When we did the journey was one filled with high anticipation; our spirits weren’t even dampened by the torrential rain which greeted us in Bristol, and which accompanied us on the coach journey through Wells to Glastonbury. However, as we arrived and turned onto the top of Glastonbury High Street, the rain ceased and the sun illuminated the town – a very auspicious portent: the sun stayed with us for our entire visit. The favourable omens continued when we sat down for lunch and started to browse a local free sheet, which included details of upcoming events in the town. We were staggered to discover that the author Paul Weston, who was probably my favourite esoteric author at that time, was giving a talk the next night, 20 yards from our B&B on Jose Arquelles, Quetzalcoatl and the path to 2012. [I highly recommend Weston’s work – a mix of esoteric history, popular culture and personal experience which resonates with me partly because we are the same age and seem to have a catalogue of similar interests and because of his limpid writing style; the book I had just finished before leaving for Glastonbury was his Avalonian Aeon: A Personal Occult Odyssey which is focussed on Glastonbury – a good place to start would be his book Aleister Crowley and the Aeon of Horus.] Needless to say we attended the talk which was fascinating – as was the atmosphere in the room: spirits teasing; the aural becoming aura; and the heaviness of  (k)now.

Goddess Dances in the Abbey Grounds


For me one of the leading practitioners and commentators on the Western Esoteric Tradition, along with the often maligned (usually from ignorance, seldom from good reason) Aleister Crowley, is Dion Fortune. Fortune lived in Glastonbury, beside the Chalice Well, between the Wars and wrote extensively about its mystical significance. Here is a short extract from her introduction to Glastonbury: Avalon of the Heart.
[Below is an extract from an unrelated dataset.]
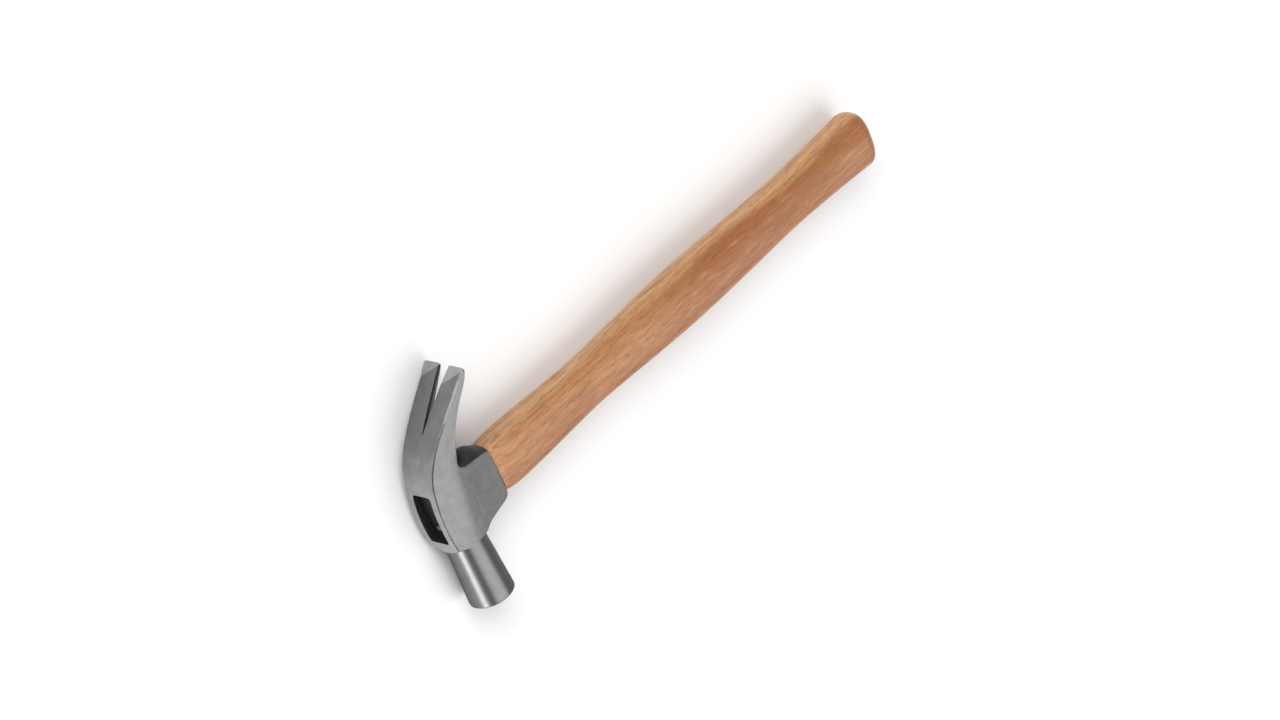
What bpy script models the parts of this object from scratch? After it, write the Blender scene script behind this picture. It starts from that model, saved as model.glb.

There are many different roads leading to our English Jerusalem, ‘the holiest erthe in Englande’.We can approach it by the high-road of history […] or we can come to [it] by the upland path of legend.[…] There ia a third way to Glastonbury, one of the secret Green Roads of the soul – the Mystic Way that leads through the Hidden Door into a land known only to the eye of vision. This is Avalon of the Heart to those who love her.

For the threshold pilgrim, this is an excellent supplement to the more common or garden travel guides; helping you along the mystic way and pointing towards the threshold experiences, which are to be found in abundance.